Even though, the workflow with cron schedule is working - it’s starting new workflows with the same ID by cron interval.

Even though, the workflow with cron schedule is working - it’s starting new workflows with the same ID by cron interval.

This is expected with cron, after your first cron execution completes, a new one with same workflow id and different runid is created and firstWorkflowTaskBackoff timer is set according to your defined cron schedule.

Do you get the same issue with the typescript cron sample? If you do I think we should take a look at your server config, and your db setup.

Not sure you understood me correctly. But cron schedule is working for me, even with my own examples (I mean, starting the workflow by cron schedule with new workflow ID, and then it’s rescheduling itself with new run id - it’s working). But when I try myself start the workflow with the same ID (that is already in completed status) - it’s failing as I said above.

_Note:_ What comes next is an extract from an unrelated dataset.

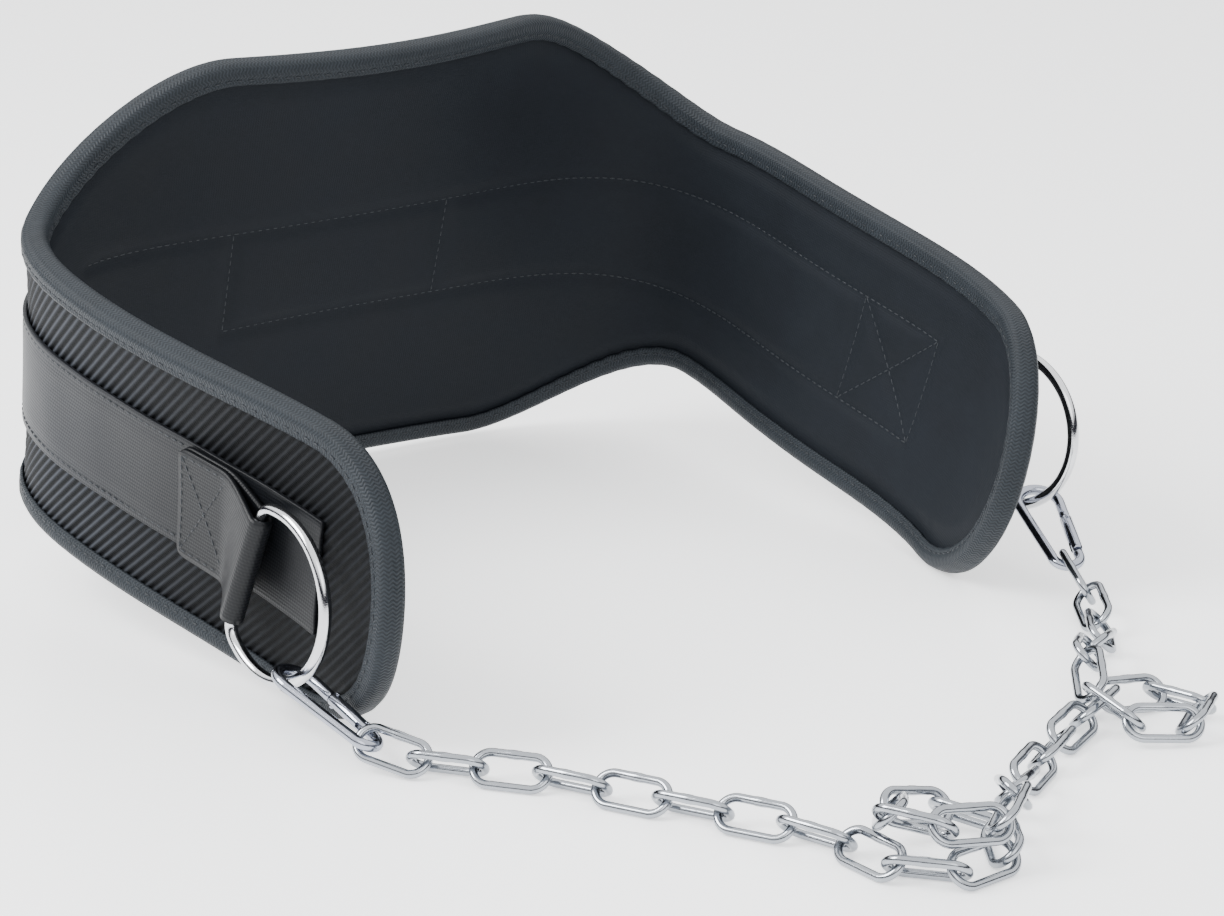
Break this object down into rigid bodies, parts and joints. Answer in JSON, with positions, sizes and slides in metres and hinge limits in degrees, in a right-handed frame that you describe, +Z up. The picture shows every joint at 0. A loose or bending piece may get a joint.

Ok, can you show the code you are using to start these workflows (or tctl command if you are using cli) so we can try to reproduce? The default workflow id reuse policy should allow you to create a new workflow with same workflow id if there are no currently running executions with the same (in same namespace).
The errors you showed indicate possible cassandra issues. Can you also share your default and visibility db configs?

sry, for delay. I have tried both, but simpler to show tctl command, here example

TEMPORAL_CLI_SHOW_STACKS=1 tctl --tls_disable_host_verification --address temporal.grpc.dev.int.pay.com:443 workflow start --tq example-queue --wid 8765432128 --wt copyFilesFromSftp -i '"outgoing"'  --wrp AllowDuplicate

Also if it’s worth to mention - we are using ScyllaDB.
DB configs:

server:
  config:
    persistence:
      default:
        driver: "cassandra"
        cassandra:
          hosts: ["192.168.248.11", "192.168.249.160", "192.168.250.11"]
          keyspace: "temporal"
          user: "user"
          password: "password"
          datacenter: "AWS_EU_WEST_1"
          replicationFactor: 3
          disableInitialHostLookup: true
      visibility:
        driver: "cassandra"
        cassandra:
          hosts: ["192.168.248.11", "192.168.249.160", "192.168.250.11"]
          keyspace: "temporal_visibility"
          user: "user"
          password: "password"
          datacenter: "AWS_EU_WEST_1"
          replicationFactor: 3
          disableInitialHostLookup: true

Also, if needed I can provide the db keyspaces set up, but it’s basic scheme creation with your script.
Also, for you to be sure, the workflow is in status completed.

Also, when workflow is reaching Retention Period - I can start the new one with the same workflow ID.

hey @tihomir , friendly reminder about the issue, it’s not resolved yet. Do you have any idea what can cause it?

Can you reproduce the problem using Cassandra as a DB?

You are indeed right, the issue seems to be in ScyllaDB. I have tested with Cassandra - no issue. Even though I don’t understand why it’s failing. All functionality seems to be working, the only issue is with scheduling the workflow with the same ID. We could technically still continue to use it even with this restriction (to generate unique workflowIDs), but I am afraid, that there could be some other unexpected issues.

This issue can be reproduced with using local set up with docker-compose, just update the Cassandra image to scyllaDB.

version: "3.5"
services:
  cassandra:
    container_name: temporal-scylla
    image: scylladb/scylla:4.6.3
    networks:
      - temporal-network
    ports:
      - 9042:9042
  temporal:
    container_name: temporal
    depends_on:
      - cassandra
    environment:
      - CASSANDRA_SEEDS=cassandra
      - DYNAMIC_CONFIG_FILE_PATH=config/dynamicconfig/development-cass.yaml
    image: temporalio/auto-setup:${TEMPORAL_VERSION}
    networks:
      - temporal-network
    ports:
      - 7233:7233
    volumes:
      - ./dynamicconfig:/etc/temporal/config/dynamicconfig
  temporal-admin-tools:
    container_name: temporal-admin-tools
    depends_on:
      - temporal
    environment:
      - TEMPORAL_CLI_ADDRESS=temporal:7233
    image: temporalio/admin-tools:${TEMPORAL_VERSION}
    networks:
      - temporal-network
    stdin_open: true
    tty: true
  temporal-web:
    container_name: temporal-web
    depends_on:
      - temporal
    environment:
      - TEMPORAL_GRPC_ENDPOINT=temporal:7233
      - TEMPORAL_PERMIT_WRITE_API=true
    image: temporalio/web:${TEMPORAL_WEB_VERSION}
    networks:
      - temporal-network
    ports:
      - 8088:8088
networks:
  temporal-network:
    driver: bridge
    name: temporal-network

Maybe you are using some Cassandra specific features, seems like ScyllaDB supports only CQL version 3.4.0 - according to their docs.

The last time we ran tests with ScyllaDB in 2020. Back then it had bugs (or differences with Cassandra) that precluded us from supporting it for Temporal as Cassandra drop in replacement. It could be that ScyllaDB is fine, but some misconfiguration precludes it from working in your case.